No, these men insist that they really are dogs. And you are a bigot if you deny it

OK, let’s look at the this week’s identity freakshow: people who think they are animals. The Guardian brings us news of the “pups” subculture. Excerpts:

It’s easy to laugh at a grown man in a rubber dog suit chewing on a squeaky toy. Maybe too easy, in fact, because to laugh is to dismiss it, denigrate it – ignore the fact that many of us have found comfort and joy in pretending to be animals at some point in our lives.

No, it is not too easy to laugh at this insanity. By all means dismiss it and denigrate it. No grown man should behave this way. Naturally, they began as BDSM pervs:

Secret Life of the Human Pups is a sympathetic look at the world of pup play, a movement that grew out of the BDSM community and has exploded in the last 15 years as the internet made it easier to reach out to likeminded people. While the pup community is a broad church, human pups tend to be male, gay, have an interest in dressing in leather, wear dog-like hoods, enjoy tactile interactions like stomach rubbing or ear tickling, play with toys, eat out of bowls and are often in a relationship with their human “handlers”.

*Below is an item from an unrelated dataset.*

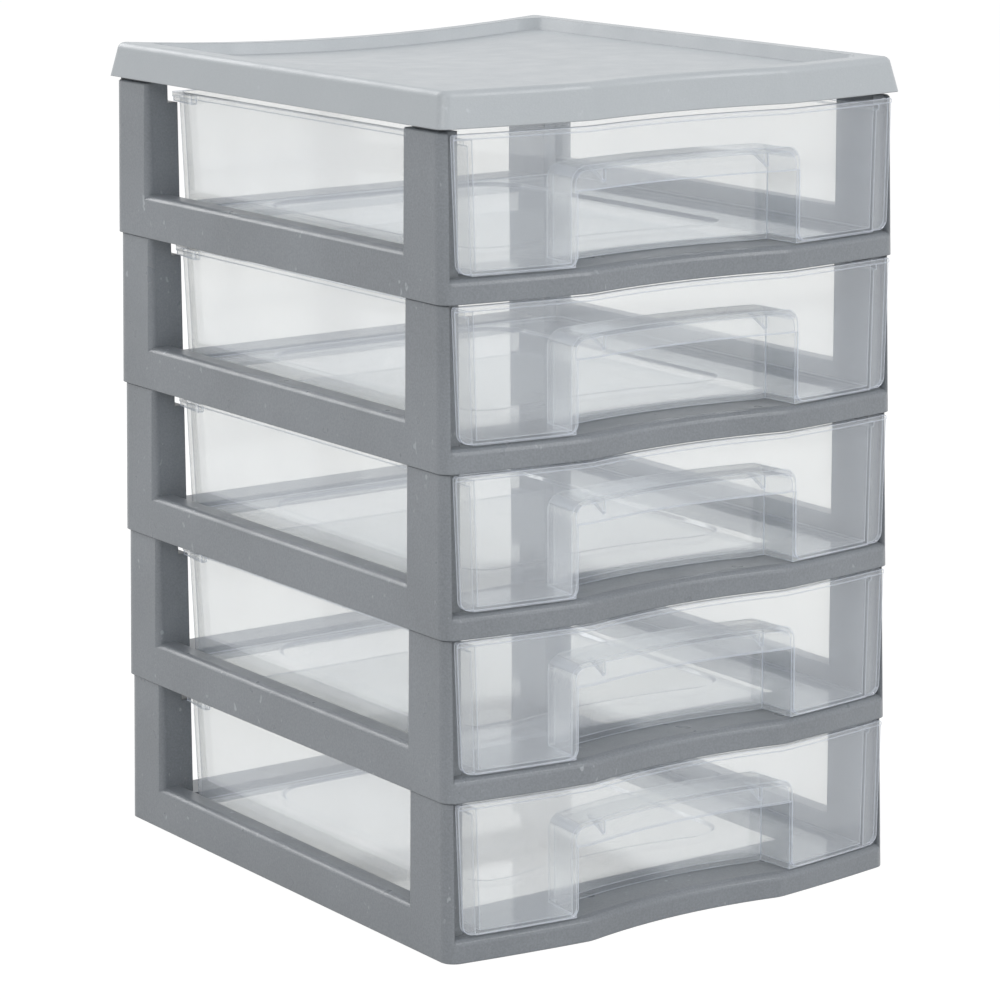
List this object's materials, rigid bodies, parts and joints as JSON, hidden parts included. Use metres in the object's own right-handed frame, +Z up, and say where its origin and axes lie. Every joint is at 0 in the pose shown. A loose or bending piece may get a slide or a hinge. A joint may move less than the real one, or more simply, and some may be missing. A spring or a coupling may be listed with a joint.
{
  "type": "drawer tower",
  "caption": "Desktop drawer tower for craft supplies and small parts: a tray lid on stacked open tier frames, with clear wavy-front drawers that pull out by finger pockets.",
  "frame": {"origin": "middle of the tower's footprint, on the surface it stands on", "axes": "+Z up; the drawers open towards -Y; +X to the right as seen by someone facing the drawers"},
  "size_m": [0.1782, 0.2079, 0.2703],
  "materials": {
    "lid": "light grey satin moulded plastic",
    "frame": "dark grey moulded plastic with a fine leathery grain",
    "drawer": "clear moulded plastic with a faint blue tint"
  },
  "bodies": {
    "tower": {"top_cover": "lid", "tier_frame_1": "frame", "tier_frame_2": "frame", "tier_frame_3": "frame", "tier_frame_4": "frame", "tier_frame_5": "frame"},
    "drawer_1": {"drawer_1": "drawer"},
    "drawer_2": {"drawer_2": "drawer"},
    "drawer_3": {"drawer_3": "drawer"},
    "drawer_4": {"drawer_4": "drawer"},
    "drawer_5": {"drawer_5": "drawer"}
  },
  "joints": [
    {"name": "drawer_1_slide", "type": "slide", "parent": "tower", "child": "drawer_1", "axis": [0, -1, 0], "range_m": [0, 0.1348]},
    {"name": "drawer_2_slide", "type": "slide", "parent": "tower", "child": "drawer_2", "axis": [0, -1, 0], "range_m": [0, 0.1348]},
    {"name": "drawer_3_slide", "type": "slide", "parent": "tower", "child": "drawer_3", "axis": [0, -1, 0], "range_m": [0, 0.1348]},
    {"name": "drawer_4_slide", "type": "slide", "parent": "tower", "child": "drawer_4", "axis": [0, -1, 0], "range_m": [0, 0.1348]},
    {"name": "drawer_5_slide", "type": "slide", "parent": "tower", "child": "drawer_5", "axis": [0, -1, 0], "range_m": [0, 0.1348]}
  ]
}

In the documentary, we see Tom, AKA Spot, take part in the Mr Puppy Europe competition in Antwerp, a mix of beauty pageant, talent show and Crufts; David, AKA Bootbrush, talk to camera in a leather dog mask; two pups walk through London pretending to wee on lampposts to raise awareness of their identity; and lots of men jumping up for “treats”, barking and wagging their mechanical tails.

But wait, there’s more:

Tom’s discovery of puppy play came about gradually. He knew he liked sleeping in a collar, had a fetish for skin-tight clothing – Lycra, rubber, even off-the-peg cycling shorts – then came a dalmatian zentai suit he found on eBay, a £1 orange lead from Pets at Home until, eventually, a man in a club walked up to him and said: “Oh right, so you’re a pup.” The realisation was not without its repercussions: it led to a breakup with his former fiancee Rachel and a move into a gay relationship with his new handler. Colin.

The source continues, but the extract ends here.